Mr. O'Donoghue: I am not prepared to accept this amendment. I am sure Senator Costello knows that Senator O'Toole appreciates his efforts on his behalf.

Amendment, by leave, withdrawn.

Schedule agreed to.


An Cathaoirleach: Amendments Nos. 48 and 49 are related and may be discussed together.

Government amendment No. 48:

In page 5, line 18, to delete "AND".


Mr. O'Donoghue: These are technical amendments to the Long Title of the Bill. The draftsman has advised that they would cater for certain amendments to the Bill relating to dance hall licences.

Amendment agreed to.

Government amendment No. 49:

In page 5, line 20, after "1999" to insert "; AND TO PROVIDE FOR CONNECTED MATTERS".


Amendment agreed to.

Title, as amended, agreed to.

Mr. T. Fitzgerald: I wish to record my sincere thanks to the Opposition parties for facilitating us and wish the Minister a speedy and successful journey.

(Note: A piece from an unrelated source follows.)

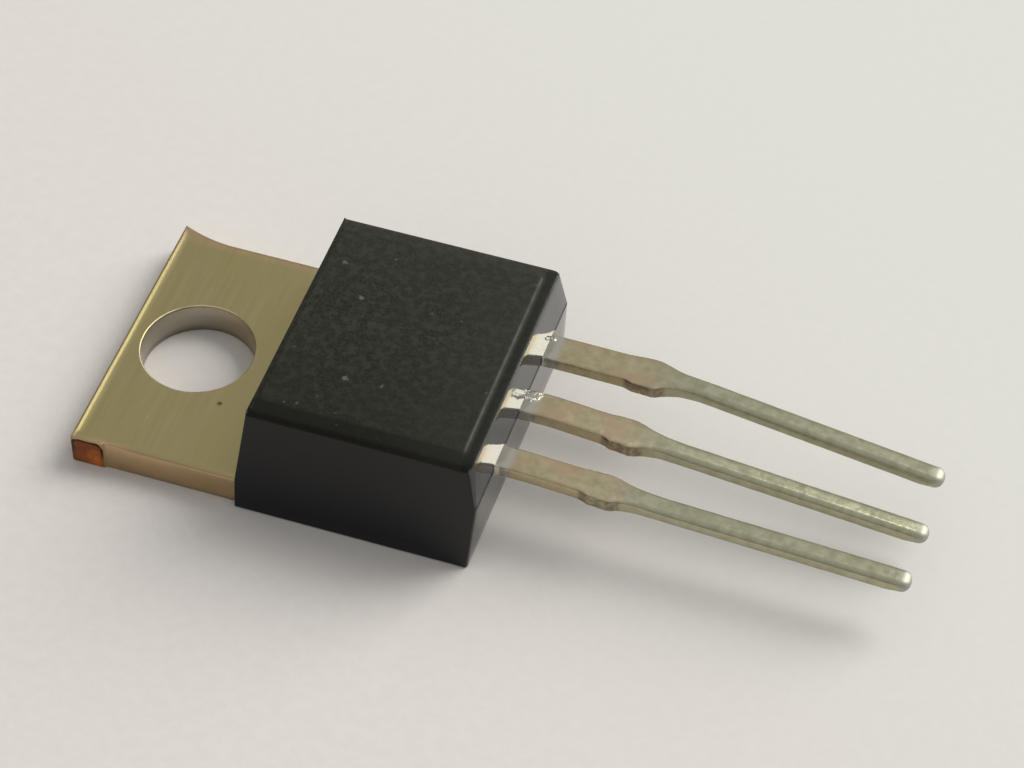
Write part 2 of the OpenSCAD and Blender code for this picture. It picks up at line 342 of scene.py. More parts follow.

Mr. O'Donoghue: I also express my deepest appreciation to Opposition Members for facilitating us in this way. I realise they could have prolonged deliberations on what were reasonable amendments. I am deeply grateful for their assistance, especially that of the Opposition spokespersons, and for the assistance of the Chief Whip and Members on the Government side.

Bill reported with amendments.

An Cathaoirleach: When is it proposed to take Report Stage?

Mr. T. Fitzgerald: Next Wednesday.

An Cathaoirleach: Is that agreed? Agreed.

Report Stage ordered for Wednesday, 17 May 2000.

An Cathaoirleach: When is it proposed to sit again?

Mr. T. Fitzgerald: At 10.30 a.m. tomorrow.